Final Report: Pilot Failed to Maintain Rotor Clearance

MD500E, near Elverta, Calif., Feb. 4, 2011–The helicopter was being operated under Part 133 by Wilson Construction on a power line installation mission when the rotor became entangled with a sock line rope used to string new lines. The main rotor blades made contact with the sock line rope, which then wrapped around the mast as the blades pulled it in.

The pilot lost control of the helicopter as it began an uncontrolled descent to the ground, coming to rest upright about 10 feet south of the power line structure. The lineman who had been riding on the skid was lying on the ground but still attached to the helicopter by her fall restraint and positioning belt. The pilot extricated himself safely from the helicopter. Both reported only minor injuries.

The helicopter operator reported the aircraft was working on a project to construct 30 miles of high-power electrical lines oriented north to south. Because it is not possible to pull the conductor wire through bundled travelers unless the sock line is actually in contact with a roller, construction crews install a hold down, a temporary block they secure to a ground anchor. They adjust the anchor rope on the sock line to maintain the proper tension.

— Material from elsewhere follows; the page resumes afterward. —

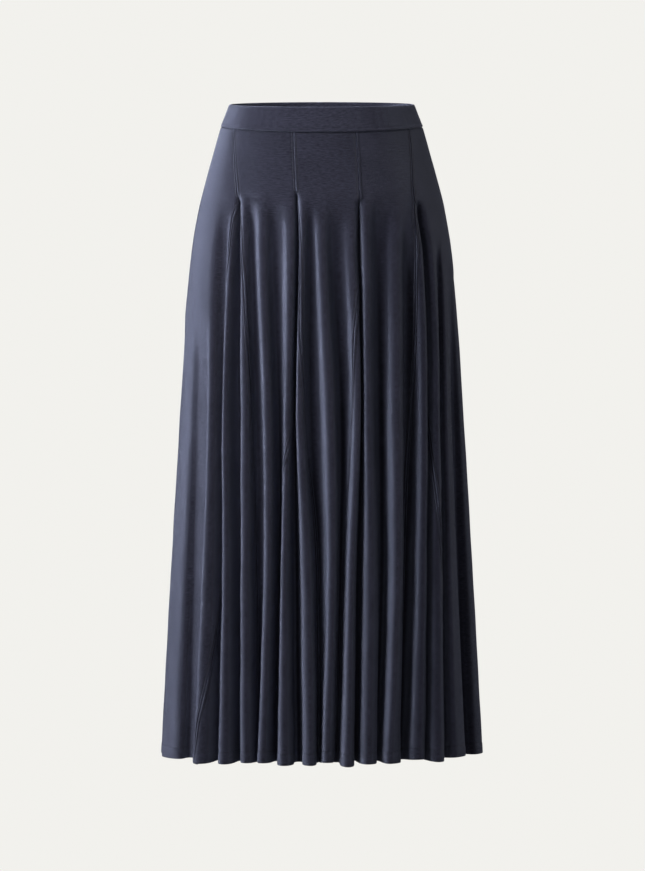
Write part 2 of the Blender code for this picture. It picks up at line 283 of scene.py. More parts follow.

A lineman was positioned on the skid of the helicopter to install a hold down at the power line structure as the pilot positioned the helicopter about 30 to 50 feet south of the structure. The pilot believed he was properly positioned near the sock line so that they could perform the task safely. The lineman on the skid placed the larger of the two hold-down ropes over the sock line and allowed it to fall. The lineman allowed the hold-down block to hang by the large rope just below, but the large rope tangled as it fell to the ground. The lineman on the ground tried unsuccessfully to clear the tangle. The lineman on the skid, with one hand on the hold down, was preparing to release the second smaller rope downward on the other side of the sock line when the rotor blades first made contact.

The NTSB determined the probable cause to be the pilot’s failure to maintain rotor-blade clearance from an installation rope while maneuvering to install power lines.